How to know if someone is laundering money?
Money laundering detection requires the use of statistical methods to identify instances of behavior or activity with no origin to legitimate financial activity. Such methods are implemented as part of an anti-money laundering (AML) plan, which encompasses policies and controls designed to prevent, detect, and report potential money laundering.
Within an AML plan, organizations apply a range of statistical measures, including (but not limited to):
- Data mining techniques to analyze volumes of transactional or customer data and determine unusual patterns.
- Machine learning to learn from historical transaction data and distinguish normal behaviors from “potentially” illicit ones.
- Anomaly detection techniques to flag transactions that are considered outliers, such as large transfers or atypical fund movements.
- Predictive analytics using statistical models to forecast which of the future transactions are likely to be suspicious.
- Network analysis and relationship mapping to examine connections between accounts, entities, and transaction flows, as well as explore complex transaction webs.
Once an anomaly is identified, investigators must examine and determine its potential causes. The detection process is not conclusive in identifying culpability, as any red flag could have a legitimate explanation.
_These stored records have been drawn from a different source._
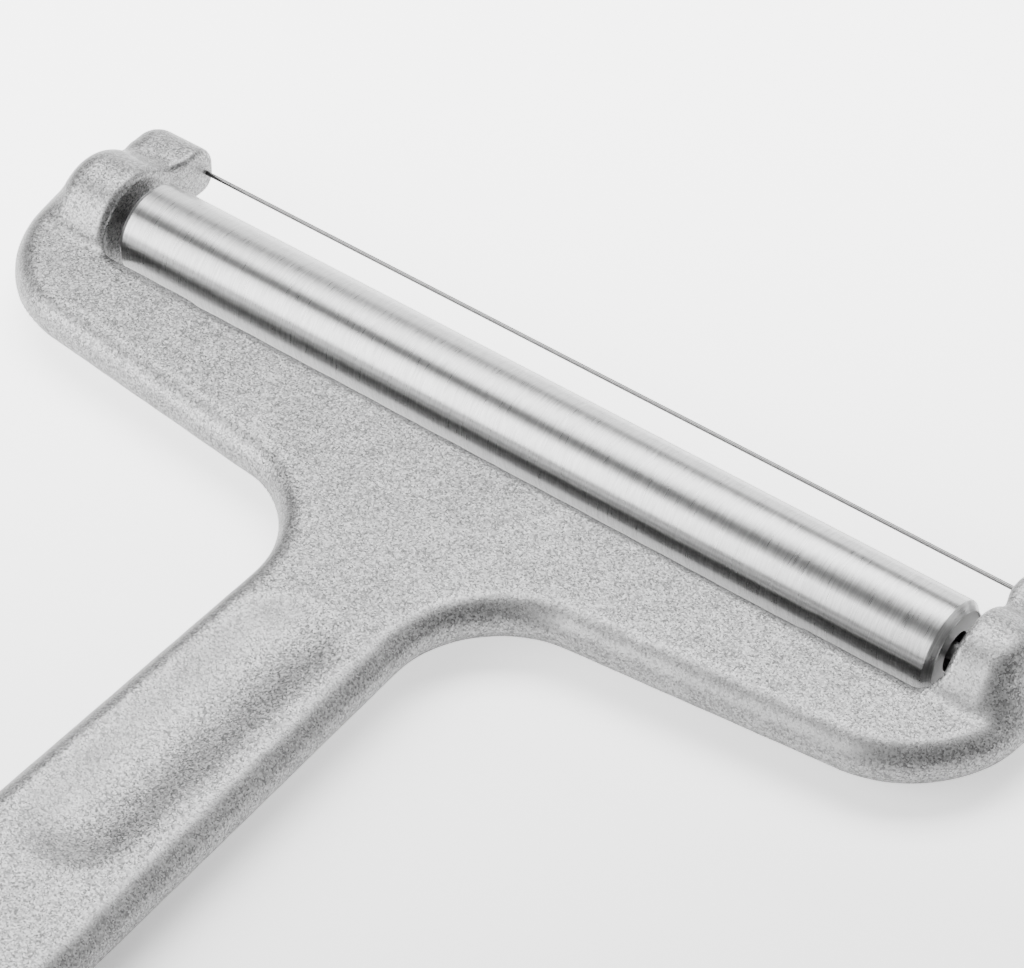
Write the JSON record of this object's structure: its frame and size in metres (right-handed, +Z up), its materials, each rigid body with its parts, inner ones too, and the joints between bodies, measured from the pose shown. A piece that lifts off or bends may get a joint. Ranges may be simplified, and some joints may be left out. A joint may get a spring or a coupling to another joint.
{
  "type": "roller cheese slicer",
  "caption": "T-shaped hand cheese slicer: cast metal frame with a free-turning steel roller held between two arms and a taut cutting wire in front of it.",
  "frame": {"origin": "middle of the plan box, at the level of the boss feet and the handle heel on which the tool rests", "axes": "+X along the roller, +Y from the end of the handle towards the cutting wire, +Z up out of the face that carries the thumb groove"},
  "size_m": [0.126, 0.195, 0.0122],
  "materials": {
    "cast_aluminium": "tumbled cast, fine sparkling grain",
    "roller_steel": "brushed round the roller",
    "plug_steel": "turned",
    "axle_steel": "drawn",
    "wire_steel": "drawn stainless wire",
    "nipple_metal": "plated"
  },
  "bodies": {
    "frame": {"frame_casting": "cast_aluminium", "axle_rod": "axle_steel", "cutting_wire": "wire_steel", "wire_nipple_left": "nipple_metal", "wire_nipple_right": "nipple_metal"},
    "roller": {"roller_tube": "roller_steel", "roller_plug_left": "plug_steel", "roller_plug_right": "plug_steel"}
  },
  "joints": [
    {"name": "roller_spin", "type": "hinge", "parent": "frame", "child": "roller", "pos_m": [0, 0.0855, 0.0061], "axis": [1, 0, 0], "continuous": true}
  ]
}
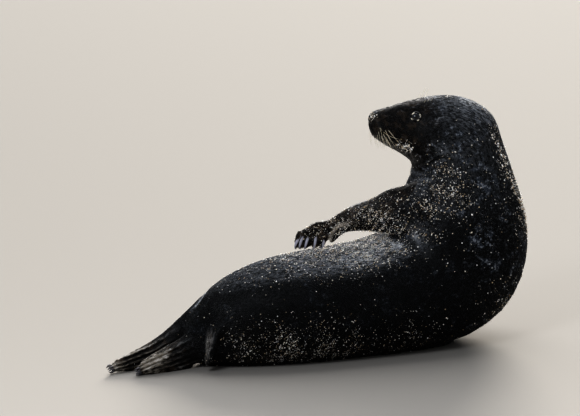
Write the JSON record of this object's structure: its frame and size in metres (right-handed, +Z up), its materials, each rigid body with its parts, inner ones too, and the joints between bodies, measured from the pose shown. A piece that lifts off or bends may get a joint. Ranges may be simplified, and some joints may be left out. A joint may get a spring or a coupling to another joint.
{
  "type": "grey seal",
  "caption": "Life-size still model of a young grey seal bull lying on its side, neck curled back, head looking towards its hind flippers.",
  "frame": {"origin": "on the trunk's flat underside, where the middle of the body lies on the floor", "axes": "+X from the hind flippers towards the chest, +Z up; the seal's back faces -Y and its head looks along -X"},
  "size_m": [1.4606, 0.6193, 0.839],
  "materials": {
    "coat": "short damp charcoal fur with faint grey mottles",
    "flipper_coat": "thin brown-black fur over skin",
    "claw": "lilac-grey horn, satin",
    "eye": "wet, almost black"
  },
  "bodies": {
    "root": {"head": "coat", "neck": "coat", "chest": "coat", "trunk": "coat", "hindquarters": "coat", "tail": "coat", "fore_flipper_left": "flipper_coat", "fore_flipper_right": "flipper_coat", "hind_flipper_left": "flipper_coat", "hind_flipper_right": "flipper_coat", "eye_left": "eye", "eye_right": "eye", "fore_flipper_left_claw_1": "claw", "fore_flipper_left_claw_2": "claw", "fore_flipper_left_claw_3": "claw", "fore_flipper_left_claw_4": "claw", "fore_flipper_left_claw_5": "claw", "fore_flipper_right_claw_1": "claw", "fore_flipper_right_claw_2": "claw", "fore_flipper_right_claw_3": "claw", "fore_flipper_right_claw_4": "claw", "fore_flipper_right_claw_5": "claw", "hind_flipper_left_claw_1": "claw", "hind_flipper_left_claw_2": "claw", "hind_flipper_left_claw_3": "claw", "hind_flipper_left_claw_4": "claw", "hind_flipper_left_claw_5": "claw", "hind_flipper_right_claw_1": "claw", "hind_flipper_right_claw_2": "claw", "hind_flipper_right_claw_3": "claw", "hind_flipper_right_claw_4": "claw", "hind_flipper_right_claw_5": "claw"}
  },
  "joints": []
}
Learn more about how criminals do it and real-life money laundering examples in the next section.
Related Reading: [Download] AI in Financial Services: Innovation, Risk, and Governance Guide
How Does Money Laundering Work? (Techniques and Actual Examples)
Before you can create an AML plan, you must understand how this crime actually works. So how does money laundering work, and what specific techniques do criminals use? Read to know.

1. Structuring (Smurfing)
Structuring money, also called smurfing, is an approach criminals take to avoid being detected. They basically create multiple small monetary transactions to make it appear as legitimate cash negotiations. By running smaller amounts, launderers can conceal their legal proceeds as low-risk or routine transactions.
Also, with the utilization of several entities, these small transactions can be geographically dispersed, not drawing any attention or being identified as money laundering schemes. Structuring can also be done through advanced layering schemes such as the use of shell companies, offshore accounts, or third-party intermediaries — further distancing illicit funds from their original source.
Actual Case of Structuring Money:
In Australia, a woman was sentenced in 2025 for her role in a sophisticated $3.8 million money laundering syndicate where she acted as a money mule. She utilized numerous bank accounts and physical disguises to deposit illicit funds below reporting thresholds across multiple ATMs before transferring proceeds overseas.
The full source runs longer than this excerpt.